経済評論家 加谷珪一が分かりやすく経済について解説します

  1. 投資教室

業績相場とPER

加谷珪一の投資教室 第13回

 PER(株価収益率)は、市場の環境が同じであれば、同じ数字を適用することが可能です。しかし、長いタームでは市場の環境が変わりますし、2~3年というタームでもPERは徐々に変化していきます。

 アベノミクスの期間中(2013年~)、基本的に株価は上昇しましたが、前半と後半では雰囲気が違っています。

 安倍首相の就任以後、株価は急上昇しましたが、この時点では企業業績がどう変化するのか分かっていませんから、EPS(1株あたりの利益)は変化せず、PERだけが急上昇しました。
 つまり期待値が大きく上がったわけです。安倍首相の就任前、12倍程度だったPERは一時20倍を突破しています。

 しかし、米国の好景気によって企業業績が上向き始め、ESPが上昇すると、PERは低下しています(15倍程度)。つまり期待が現実となったので、期待値も落ち着いたわけです。
 その後、しばらくは業績の拡大に伴って株価が上昇していましたから、PERはあまり変化していません。期待値ではなく業績の拡大で株価が上昇する局面を業績相場と呼びます。

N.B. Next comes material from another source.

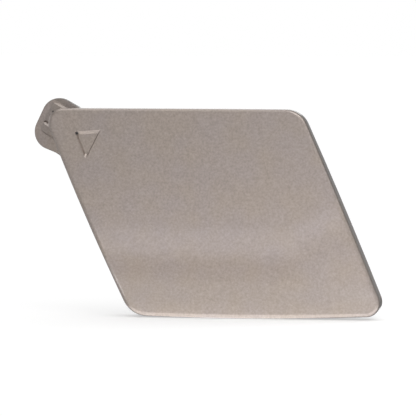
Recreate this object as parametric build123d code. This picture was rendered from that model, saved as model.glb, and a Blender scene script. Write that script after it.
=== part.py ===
from build123d import *
import os
from math import asin, cos, degrees, radians, sin, sqrt, tan

# Tow hook cover for a car bumper, moulded in one piece and painted in body colour.
# Millimetres. X runs right and Z runs up as seen from in front of the car, and Y runs into the bumper.
# Y = 0 is the plane of the rim, which seats on the bumper's ledge. The origin is the middle of the outline.

# Outline of the painted face, a leaning four-sided shape with bowed sides and rounded corners
top_length = 79.0
bottom_length = 76.95
height = 62.0
lean = 27.2
bottom_rise = 0.7
top_bow = 0.05
right_bow = 0.4
bottom_bow = 0.7
left_bow = 0.47
top_left_radius = 4.4
top_right_radius = 7.2
bottom_right_radius = 4.15
bottom_left_radius = 7.85

# Painted face, crowned both ways, with its furthest point low on the left
face_depth = 9.4
crown_height_radius = 420.0
crown_width_radius = 1200.0
crown_x = -28.0
crown_z = -26.0
wall = 2.2
flange_wall = 2.0
edge_radius = 1.3

# Press mark, a triangle with sloping walls sunk in the face, placed from the sharp top left corner
mark_width = 8.1
mark_height = 8.5
mark_point_right = 3.6
mark_tilt = 4.7
mark_left = 10.7
mark_down = 6.9
mark_depth = 0.8
mark_top_wall = 1.0
mark_right_wall = 0.45
mark_left_wall = 0.5
mark_point_rounding = 0.6

# Tongue that tucks behind the bumper skin, placed from the centre of the top left corner's rounding
tongue_angle = 25.5
tongue_reach = 8.1
tongue_drop = 1.8
tongue_width = 17.0
tongue_tip_thickness = 1.3
tongue_slope = 8.0
tongue_top_taper = 4.0
tongue_bottom_taper = 4.8
tongue_tip_radius = 5.5
tongue_edge_radius = 0.45
tongue_top_root_radius = 0.8
tongue_bottom_root_radius = 7.2

# Band that ramps up the tongue to the panel's corner, with a groove down its slope
band_above = 6.2
band_below = 4.1
band_tip_gap = 1.95
band_lead_height = 0.5
band_lead_slope = 40.0
band_slope = 24.0
band_inside_corner = 1.0
band_edge_depth = 0.75
band_edge_width = 0.65
groove_below = 0.65
groove_upper_wall = 0.45
groove_lower_wall = 0.8
groove_depth = 0.6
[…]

 しかし、2015年に入ると中国経済に対する不安などから、株価が下落し、企業業績も横ばいが続きました。EPSは変わっていませんから、PERが下がってきたわけです。その後、PERは14倍~15倍程度で推移してきましたが、2017年からは再び株価が上昇しています。






 

 これは、米国景気がさらに拡大し、日本企業の業績予想が上向いたからです。このため、PERが変わっていないにもかかわらず、予想EPSが伸び、株価が上昇したのです。

 このように数年というタームにおいても、株価の評価基準は変わり、期待先行から業績相場へ、そして再び期待先行へとシフトしていきます。投資で勝ち続けるには、潮目の変化を読み取る必要がありますが、PERはこうした見極めには最適の指標といえるでしょう。

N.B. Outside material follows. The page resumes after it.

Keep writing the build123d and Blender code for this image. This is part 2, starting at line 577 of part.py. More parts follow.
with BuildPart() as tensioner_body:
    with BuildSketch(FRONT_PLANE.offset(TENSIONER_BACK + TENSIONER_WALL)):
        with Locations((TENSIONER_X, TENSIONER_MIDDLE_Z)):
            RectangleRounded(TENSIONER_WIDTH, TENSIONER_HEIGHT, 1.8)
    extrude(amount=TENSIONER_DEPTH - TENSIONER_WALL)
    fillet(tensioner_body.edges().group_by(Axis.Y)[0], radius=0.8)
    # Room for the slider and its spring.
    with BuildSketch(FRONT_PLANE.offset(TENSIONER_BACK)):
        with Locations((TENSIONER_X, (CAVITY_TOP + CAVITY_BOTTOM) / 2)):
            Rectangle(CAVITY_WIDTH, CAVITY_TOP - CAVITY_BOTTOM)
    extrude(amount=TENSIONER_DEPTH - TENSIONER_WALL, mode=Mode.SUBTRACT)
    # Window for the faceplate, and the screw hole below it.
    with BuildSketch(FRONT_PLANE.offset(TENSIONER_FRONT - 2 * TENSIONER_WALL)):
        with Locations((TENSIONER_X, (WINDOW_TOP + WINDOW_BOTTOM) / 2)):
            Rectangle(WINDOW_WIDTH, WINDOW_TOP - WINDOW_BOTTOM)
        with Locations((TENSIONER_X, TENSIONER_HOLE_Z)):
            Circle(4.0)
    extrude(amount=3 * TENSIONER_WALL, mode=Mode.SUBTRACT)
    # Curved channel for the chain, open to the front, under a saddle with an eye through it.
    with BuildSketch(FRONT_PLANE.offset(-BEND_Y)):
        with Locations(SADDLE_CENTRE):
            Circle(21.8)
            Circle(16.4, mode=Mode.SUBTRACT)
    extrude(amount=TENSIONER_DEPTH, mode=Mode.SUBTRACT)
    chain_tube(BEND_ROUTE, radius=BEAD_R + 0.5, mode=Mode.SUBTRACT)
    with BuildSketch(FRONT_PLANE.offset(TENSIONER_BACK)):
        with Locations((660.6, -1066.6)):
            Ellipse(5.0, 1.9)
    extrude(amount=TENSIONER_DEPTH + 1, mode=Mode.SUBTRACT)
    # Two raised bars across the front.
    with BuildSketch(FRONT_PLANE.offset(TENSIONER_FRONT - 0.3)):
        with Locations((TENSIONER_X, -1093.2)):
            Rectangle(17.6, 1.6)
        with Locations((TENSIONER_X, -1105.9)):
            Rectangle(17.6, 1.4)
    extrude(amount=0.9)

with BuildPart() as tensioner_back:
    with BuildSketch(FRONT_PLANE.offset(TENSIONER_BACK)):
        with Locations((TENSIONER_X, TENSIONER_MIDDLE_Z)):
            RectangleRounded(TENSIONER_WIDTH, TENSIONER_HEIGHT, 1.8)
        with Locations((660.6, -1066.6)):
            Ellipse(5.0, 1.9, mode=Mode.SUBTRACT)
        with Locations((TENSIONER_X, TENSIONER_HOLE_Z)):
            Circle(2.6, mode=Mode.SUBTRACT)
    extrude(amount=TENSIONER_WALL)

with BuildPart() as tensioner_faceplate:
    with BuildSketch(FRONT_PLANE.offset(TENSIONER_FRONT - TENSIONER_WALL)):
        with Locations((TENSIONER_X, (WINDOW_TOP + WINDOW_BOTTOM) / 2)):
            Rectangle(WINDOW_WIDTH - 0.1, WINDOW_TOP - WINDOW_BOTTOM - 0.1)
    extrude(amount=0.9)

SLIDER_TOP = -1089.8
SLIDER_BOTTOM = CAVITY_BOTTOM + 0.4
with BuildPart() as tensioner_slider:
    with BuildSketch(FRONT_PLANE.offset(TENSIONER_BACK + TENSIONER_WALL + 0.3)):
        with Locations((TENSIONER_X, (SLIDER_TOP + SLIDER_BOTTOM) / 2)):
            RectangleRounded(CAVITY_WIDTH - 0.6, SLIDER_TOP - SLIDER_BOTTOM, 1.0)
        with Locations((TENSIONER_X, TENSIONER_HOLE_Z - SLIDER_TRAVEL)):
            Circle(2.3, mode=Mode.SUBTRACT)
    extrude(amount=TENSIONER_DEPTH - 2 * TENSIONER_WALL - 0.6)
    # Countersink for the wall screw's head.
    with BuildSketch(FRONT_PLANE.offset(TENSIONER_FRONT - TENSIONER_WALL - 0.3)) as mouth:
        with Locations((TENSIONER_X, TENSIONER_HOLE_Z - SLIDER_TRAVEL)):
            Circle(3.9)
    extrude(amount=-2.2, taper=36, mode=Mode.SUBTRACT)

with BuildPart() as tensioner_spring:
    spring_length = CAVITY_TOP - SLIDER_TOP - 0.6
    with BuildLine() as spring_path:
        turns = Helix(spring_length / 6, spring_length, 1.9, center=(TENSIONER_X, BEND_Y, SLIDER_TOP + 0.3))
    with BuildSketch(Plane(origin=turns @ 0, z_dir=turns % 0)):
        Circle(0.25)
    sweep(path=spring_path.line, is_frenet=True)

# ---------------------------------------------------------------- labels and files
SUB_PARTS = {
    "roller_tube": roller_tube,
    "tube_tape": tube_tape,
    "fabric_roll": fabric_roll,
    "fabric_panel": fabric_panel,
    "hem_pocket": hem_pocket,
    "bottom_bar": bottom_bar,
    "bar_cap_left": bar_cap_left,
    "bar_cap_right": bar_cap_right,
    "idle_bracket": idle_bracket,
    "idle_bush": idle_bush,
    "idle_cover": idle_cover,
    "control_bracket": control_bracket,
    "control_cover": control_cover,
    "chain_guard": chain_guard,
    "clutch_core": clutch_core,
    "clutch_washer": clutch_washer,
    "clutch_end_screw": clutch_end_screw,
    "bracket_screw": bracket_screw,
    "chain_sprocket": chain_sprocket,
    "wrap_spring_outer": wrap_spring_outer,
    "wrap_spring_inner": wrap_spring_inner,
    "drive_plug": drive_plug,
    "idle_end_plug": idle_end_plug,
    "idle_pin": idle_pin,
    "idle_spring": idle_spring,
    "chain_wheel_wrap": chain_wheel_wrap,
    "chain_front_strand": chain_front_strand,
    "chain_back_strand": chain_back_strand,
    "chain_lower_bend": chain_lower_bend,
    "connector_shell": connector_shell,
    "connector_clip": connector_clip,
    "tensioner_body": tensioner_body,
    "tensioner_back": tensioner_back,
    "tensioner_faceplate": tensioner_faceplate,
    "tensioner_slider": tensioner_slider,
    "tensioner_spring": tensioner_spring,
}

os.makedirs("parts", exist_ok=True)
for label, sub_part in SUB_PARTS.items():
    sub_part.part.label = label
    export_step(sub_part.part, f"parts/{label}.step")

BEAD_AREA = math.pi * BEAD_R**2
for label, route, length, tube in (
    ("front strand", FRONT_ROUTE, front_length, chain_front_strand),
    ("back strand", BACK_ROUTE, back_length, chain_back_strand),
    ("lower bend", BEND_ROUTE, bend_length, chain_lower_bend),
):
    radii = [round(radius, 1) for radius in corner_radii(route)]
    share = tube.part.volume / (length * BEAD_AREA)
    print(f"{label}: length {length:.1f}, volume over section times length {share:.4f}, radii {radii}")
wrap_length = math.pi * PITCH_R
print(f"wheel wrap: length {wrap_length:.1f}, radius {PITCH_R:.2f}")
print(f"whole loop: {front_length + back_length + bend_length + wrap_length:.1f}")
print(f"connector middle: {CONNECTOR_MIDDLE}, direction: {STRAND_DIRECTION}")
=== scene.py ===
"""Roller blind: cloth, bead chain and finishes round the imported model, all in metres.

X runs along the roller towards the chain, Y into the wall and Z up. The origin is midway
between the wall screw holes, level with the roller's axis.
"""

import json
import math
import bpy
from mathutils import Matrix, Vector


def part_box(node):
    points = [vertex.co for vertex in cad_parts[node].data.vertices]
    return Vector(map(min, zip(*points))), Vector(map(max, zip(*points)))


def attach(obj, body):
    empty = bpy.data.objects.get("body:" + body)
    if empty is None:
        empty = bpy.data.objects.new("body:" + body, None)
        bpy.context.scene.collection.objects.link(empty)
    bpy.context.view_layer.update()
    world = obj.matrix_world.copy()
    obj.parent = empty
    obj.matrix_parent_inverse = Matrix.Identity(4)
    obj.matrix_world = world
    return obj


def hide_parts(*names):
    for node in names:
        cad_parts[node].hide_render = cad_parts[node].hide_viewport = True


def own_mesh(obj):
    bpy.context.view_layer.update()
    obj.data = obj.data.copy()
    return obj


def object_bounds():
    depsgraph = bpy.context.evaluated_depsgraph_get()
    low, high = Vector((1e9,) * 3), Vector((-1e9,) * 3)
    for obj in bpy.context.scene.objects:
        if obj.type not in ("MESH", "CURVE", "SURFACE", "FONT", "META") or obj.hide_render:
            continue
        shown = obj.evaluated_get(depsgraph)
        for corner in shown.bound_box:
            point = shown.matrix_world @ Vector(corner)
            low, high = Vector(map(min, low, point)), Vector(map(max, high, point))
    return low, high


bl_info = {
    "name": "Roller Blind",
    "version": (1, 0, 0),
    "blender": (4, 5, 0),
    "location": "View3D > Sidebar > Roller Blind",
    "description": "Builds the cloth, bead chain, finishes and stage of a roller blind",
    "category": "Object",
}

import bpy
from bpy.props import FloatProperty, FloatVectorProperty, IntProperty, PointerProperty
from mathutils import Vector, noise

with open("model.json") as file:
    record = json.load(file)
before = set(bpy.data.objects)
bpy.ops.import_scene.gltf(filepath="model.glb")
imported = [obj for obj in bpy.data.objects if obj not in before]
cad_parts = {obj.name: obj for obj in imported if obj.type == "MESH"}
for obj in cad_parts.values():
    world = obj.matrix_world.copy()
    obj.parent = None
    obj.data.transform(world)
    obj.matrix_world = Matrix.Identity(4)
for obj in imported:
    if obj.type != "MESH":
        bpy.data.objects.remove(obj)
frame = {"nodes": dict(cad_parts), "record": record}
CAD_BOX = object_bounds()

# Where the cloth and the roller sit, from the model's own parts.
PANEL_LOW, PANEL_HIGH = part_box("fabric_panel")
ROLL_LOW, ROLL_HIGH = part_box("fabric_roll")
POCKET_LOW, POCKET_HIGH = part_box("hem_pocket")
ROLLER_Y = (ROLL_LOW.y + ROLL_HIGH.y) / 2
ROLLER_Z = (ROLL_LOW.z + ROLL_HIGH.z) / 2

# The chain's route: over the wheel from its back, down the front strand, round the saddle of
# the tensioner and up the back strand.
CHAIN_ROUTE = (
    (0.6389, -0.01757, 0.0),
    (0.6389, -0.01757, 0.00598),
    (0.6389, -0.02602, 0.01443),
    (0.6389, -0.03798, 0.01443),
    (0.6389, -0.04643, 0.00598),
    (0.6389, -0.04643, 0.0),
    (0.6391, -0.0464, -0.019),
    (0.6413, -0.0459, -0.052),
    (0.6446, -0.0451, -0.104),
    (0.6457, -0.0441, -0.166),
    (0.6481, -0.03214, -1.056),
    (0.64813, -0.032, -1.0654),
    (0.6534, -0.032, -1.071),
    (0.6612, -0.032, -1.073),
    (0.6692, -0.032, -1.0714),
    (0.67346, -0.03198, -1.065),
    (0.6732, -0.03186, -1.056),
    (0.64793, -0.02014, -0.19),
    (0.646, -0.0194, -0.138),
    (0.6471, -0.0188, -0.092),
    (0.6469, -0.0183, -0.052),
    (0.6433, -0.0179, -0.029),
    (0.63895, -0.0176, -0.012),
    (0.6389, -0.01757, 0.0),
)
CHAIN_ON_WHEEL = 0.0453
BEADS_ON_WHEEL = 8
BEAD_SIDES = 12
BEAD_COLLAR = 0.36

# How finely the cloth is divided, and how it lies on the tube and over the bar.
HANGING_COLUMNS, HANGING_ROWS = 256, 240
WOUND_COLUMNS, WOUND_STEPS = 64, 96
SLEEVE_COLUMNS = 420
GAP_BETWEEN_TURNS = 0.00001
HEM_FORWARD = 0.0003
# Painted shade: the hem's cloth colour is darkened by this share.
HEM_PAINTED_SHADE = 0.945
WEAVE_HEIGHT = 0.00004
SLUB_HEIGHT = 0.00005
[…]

 一方、同じような株価の上昇が見られた2003年から2007年にかけての小泉相場は、基本的には業績相場が中心です。小泉相場が始まる直前の2003年は金融危機すら囁かれた状況ですから、企業業績は最悪でした。
 今回と同様、米国の好景気に支えられ、企業業績が急拡大したことで、株価も急上昇しました。このような相場ではPERは低下が続きますが、株価は上昇を続けます。

 ちなみに1980年代のバブル相場では、1985年から1989年の日経平均上昇分のうち、業績による部分は約3割で、残りは将来への期待値が占めていました。

 つまり企業業績ではなくPERの上昇が主体となって株価を押し上げたわけです。

 当時は、プラザ合意をきっかけに日銀が低金利政策を実施。大量のマネーが市場に供給され、これがバブルの原因となりました。
 このように金融面での動きが株価上昇の原動力になっている相場を金融相場と呼びます。本来であれば、量的緩和策は同じような効果を発揮するはずですが、そうなっていはいません。

 現在の日本経済はかなり硬直化しており、こうした金融面の変化が効果を発揮しない構造になっていると考えられます。